--- Data section ---

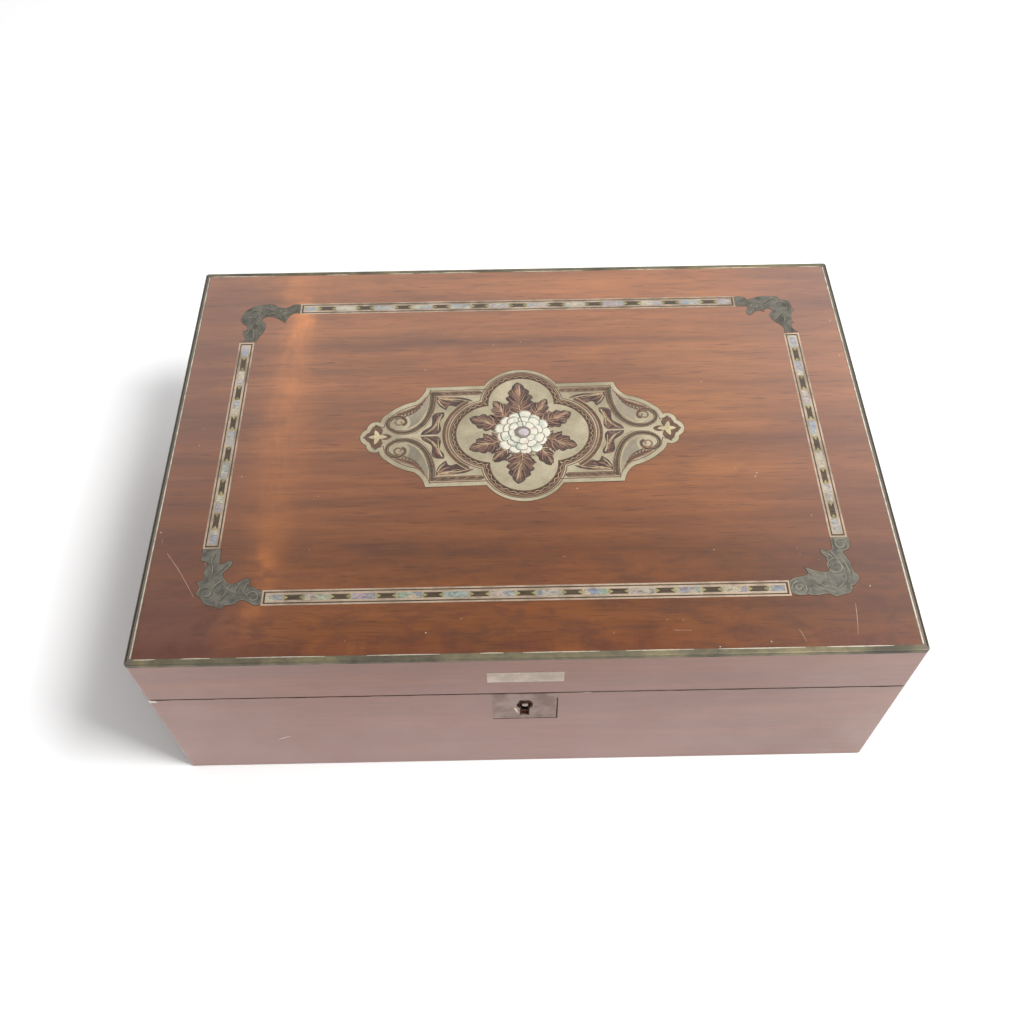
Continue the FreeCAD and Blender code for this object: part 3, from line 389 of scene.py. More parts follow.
# --- metals, shell, bone, leather, glass ----------------------------------------------------
def metal(name, clean, stained, roughness, stain_scale=60.0, scratch=0.25, metallic=0.85,
          stain=(0.42, 0.62)):
    """Old metal: blotches of tarnish over a clean colour, fine scratches, uneven gloss."""
    shader = Shader(name, roughness=roughness, metallic=metallic)
    blot = shader.cloud(stain_scale, 6.0, 0.62, 0.3)
    colour = shader.ramp(blot, [(stain[0], clean), (stain[1], stained)])
    fine = shader.cloud(stain_scale * 18, 2.0, 0.5)
    colour = shader.mix(0.35, colour, shader.grey(fine, [(0.3, 0.7), (0.7, 1.1)]), "MULTIPLY")
    rub = shader.noise(shader.coords((30, 900, 900), 24), 1.3, 3.0, 0.6)
    shader.colour(colour)
    shader.rough(shader.grey(blot,
                             [(0.35, max(0.05, roughness - 0.1)), (0.65, min(1.0, roughness + 0.18))]))
    shader.bump(rub, scratch, 0.00006)
    return shader.material


def edging_brass():
    """Olive tarnish on the brass edging, greyer along the box's ends."""
    shader = Shader("edging_brass", roughness=0.5, metallic=0.5)
    blot = shader.cloud(45.0, 6.0, 0.62, 0.3)
    colour = shader.ramp(blot, [(0.36, (0.20, 0.165, 0.090)), (0.50, (0.125, 0.108, 0.066)),
                                (0.64, (0.075, 0.064, 0.046))])
    end = shader.span(shader.math("ABSOLUTE", shader.axis("X")), 0.1745, 0.20, 0.0005)
    colour = shader.mix(shader.times(end, 0.75), colour, (0.13, 0.108, 0.088))
    fine = shader.noise(shader.coords((6, 60, 60)), 40.0, 3.0, 0.6)
    colour = shader.mix(0.5, colour, shader.grey(fine, [(0.35, 0.65), (0.65, 1.15)]), "MULTIPLY")
    shader.colour(colour)
    shader.rough(shader.grey(blot, [(0.35, 0.42), (0.65, 0.62)]))
    shader.bump(fine, 0.3, 0.00006)
    return shader.material


def abalone():
    """Patches of blue, green, lilac, pink and cream with a wavy play of colour inside each."""
    shader = Shader("abalone", roughness=0.22, coat=0.7, coat_roughness=0.08)
    warp = shader.node("VectorMath", operation="ADD")
    shader.link(shader.coords((1, 1, 1)), warp.inputs[0])
    wobble = shader.node("TexNoise")
    wobble.inputs["Scale"].default_value = 140.0
    scaled = shader.node("VectorMath", operation="SCALE")
    scaled.inputs["Scale"].default_value = 0.009
    shader.link(shader.coords((1, 1, 1)), wobble.inputs["Vector"])
    shader.link(wobble.outputs["Color"], scaled.inputs[0])
    shader.link(scaled.outputs[0], warp.inputs[1])
    patch = shader.cells(warp.outputs[0], 145.0)
    hue = shader.node("SeparateColor")
    shader.link(patch, hue.inputs[0])
    colours = [(0.0, (0.27, 0.24, 0.20)), (0.16, (0.18, 0.20, 0.24)), (0.30, (0.35, 0.29, 0.20)),
               (0.44, (0.20, 0.24, 0.17)), (0.58, (0.22, 0.17, 0.21)), (0.72, (0.35, 0.29, 0.20)),
               (0.86, (0.20, 0.24, 0.21)), (1.0, (0.24, 0.17, 0.14))]
    colour = shader.ramp(hue.outputs[0], colours)
    ripple = shader.noise(shader.coords((0.5, 1.5, 1), 35), 520.0, 3.0, 0.6, 1.6)
    colour = shader.mix(0.8, colour,
                        shader.ramp(ripple, [(0.32, (0.28, 0.30, 0.34)), (0.55, (1.0, 1.0, 1.0)),
                                                          (0.75, (1.5, 1.4, 1.35))]), "MULTIPLY")
    shader.colour(colour)
    return shader.material


def bone(name, low, high, scale=260.0):
    shader = Shader(name, roughness=0.42, coat=0.35, coat_roughness=0.25)
    grain = shader.cloud(scale, 4.0, 0.6)
    shader.colour(shader.ramp(grain, [(0.30, low), (0.65, high)]))
    shader.bump(grain, 0.12, 0.0001)
    return shader.material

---

## Instruction:
Reproduce the material exactly, with every line intact.

## Output:
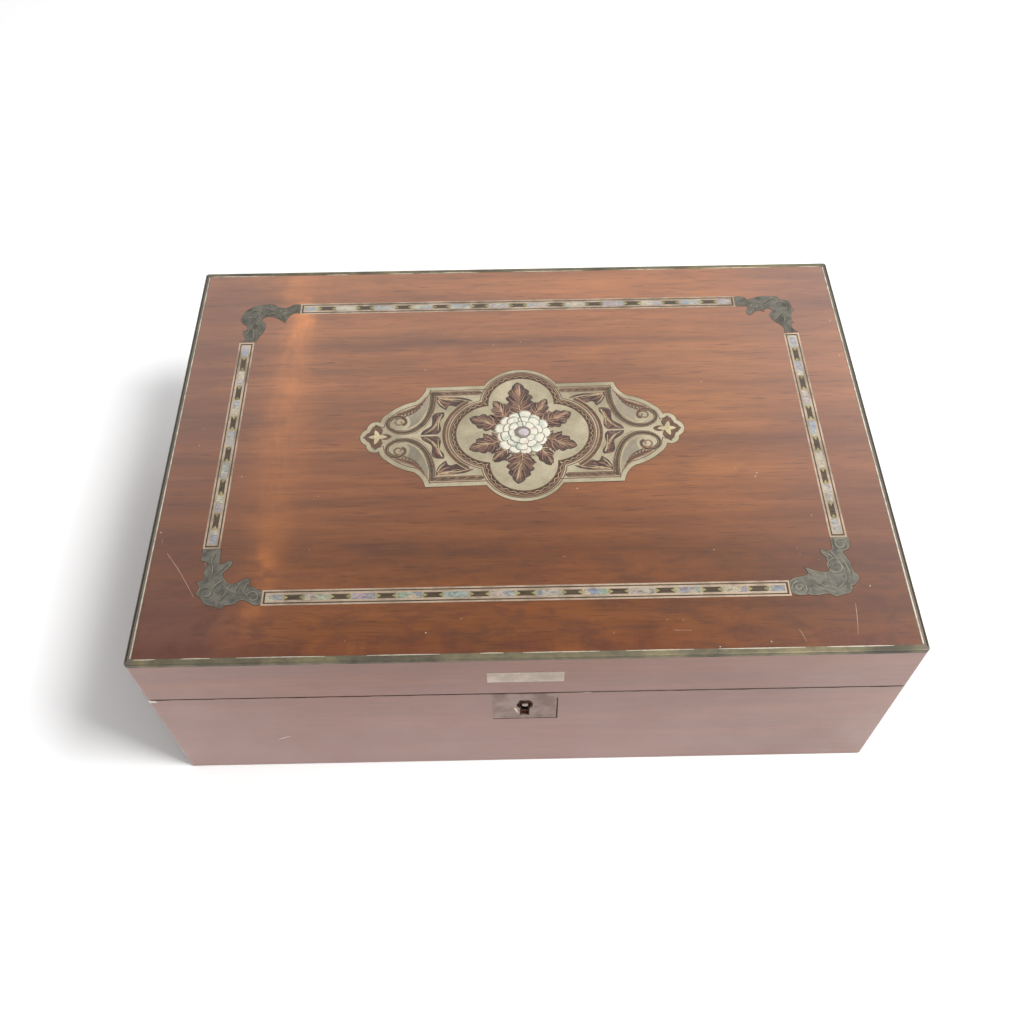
Continue the FreeCAD and Blender code for this object: part 3, from line 389 of scene.py. More parts follow.
# --- metals, shell, bone, leather, glass ----------------------------------------------------
def metal(name, clean, stained, roughness, stain_scale=60.0, scratch=0.25, metallic=0.85,
          stain=(0.42, 0.62)):
    """Old metal: blotches of tarnish over a clean colour, fine scratches, uneven gloss."""
    shader = Shader(name, roughness=roughness, metallic=metallic)
    blot = shader.cloud(stain_scale, 6.0, 0.62, 0.3)
    colour = shader.ramp(blot, [(stain[0], clean), (stain[1], stained)])
    fine = shader.cloud(stain_scale * 18, 2.0, 0.5)
    colour = shader.mix(0.35, colour, shader.grey(fine, [(0.3, 0.7), (0.7, 1.1)]), "MULTIPLY")
    rub = shader.noise(shader.coords((30, 900, 900), 24), 1.3, 3.0, 0.6)
    shader.colour(colour)
    shader.rough(shader.grey(blot,
                             [(0.35, max(0.05, roughness - 0.1)), (0.65, min(1.0, roughness + 0.18))]))
    shader.bump(rub, scratch, 0.00006)
    return shader.material


def edging_brass():
    """Olive tarnish on the brass edging, greyer along the box's ends."""
    shader = Shader("edging_brass", roughness=0.5, metallic=0.5)
    blot = shader.cloud(45.0, 6.0, 0.62, 0.3)
    colour = shader.ramp(blot, [(0.36, (0.20, 0.165, 0.090)), (0.50, (0.125, 0.108, 0.066)),
                                (0.64, (0.075, 0.064, 0.046))])
    end = shader.span(shader.math("ABSOLUTE", shader.axis("X")), 0.1745, 0.20, 0.0005)
    colour = shader.mix(shader.times(end, 0.75), colour, (0.13, 0.108, 0.088))
    fine = shader.noise(shader.coords((6, 60, 60)), 40.0, 3.0, 0.6)
    colour = shader.mix(0.5, colour, shader.grey(fine, [(0.35, 0.65), (0.65, 1.15)]), "MULTIPLY")
    shader.colour(colour)
    shader.rough(shader.grey(blot, [(0.35, 0.42), (0.65, 0.62)]))
    shader.bump(fine, 0.3, 0.00006)
    return shader.material


def abalone():
    """Patches of blue, green, lilac, pink and cream with a wavy play of colour inside each."""
    shader = Shader("abalone", roughness=0.22, coat=0.7, coat_roughness=0.08)
    warp = shader.node("VectorMath", operation="ADD")
    shader.link(shader.coords((1, 1, 1)), warp.inputs[0])
    wobble = shader.node("TexNoise")
    wobble.inputs["Scale"].default_value = 140.0
    scaled = shader.node("VectorMath", operation="SCALE")
    scaled.inputs["Scale"].default_value = 0.009
    shader.link(shader.coords((1, 1, 1)), wobble.inputs["Vector"])
    shader.link(wobble.outputs["Color"], scaled.inputs[0])
    shader.link(scaled.outputs[0], warp.inputs[1])
    patch = shader.cells(warp.outputs[0], 145.0)
    hue = shader.node("SeparateColor")
    shader.link(patch, hue.inputs[0])
    colours = [(0.0, (0.27, 0.24, 0.20)), (0.16, (0.18, 0.20, 0.24)), (0.30, (0.35, 0.29, 0.20)),
               (0.44, (0.20, 0.24, 0.17)), (0.58, (0.22, 0.17, 0.21)), (0.72, (0.35, 0.29, 0.20)),
               (0.86, (0.20, 0.24, 0.21)), (1.0, (0.24, 0.17, 0.14))]
    colour = shader.ramp(hue.outputs[0], colours)
    ripple = shader.noise(shader.coords((0.5, 1.5, 1), 35), 520.0, 3.0, 0.6, 1.6)
    colour = shader.mix(0.8, colour,
                        shader.ramp(ripple, [(0.32, (0.28, 0.30, 0.34)), (0.55, (1.0, 1.0, 1.0)),
                                                          (0.75, (1.5, 1.4, 1.35))]), "MULTIPLY")
    shader.colour(colour)
    return shader.material


def bone(name, low, high, scale=260.0):
    shader = Shader(name, roughness=0.42, coat=0.35, coat_roughness=0.25)
    grain = shader.cloud(scale, 4.0, 0.6)
    shader.colour(shader.ramp(grain, [(0.30, low), (0.65, high)]))
    shader.bump(grain, 0.12, 0.0001)
    return shader.material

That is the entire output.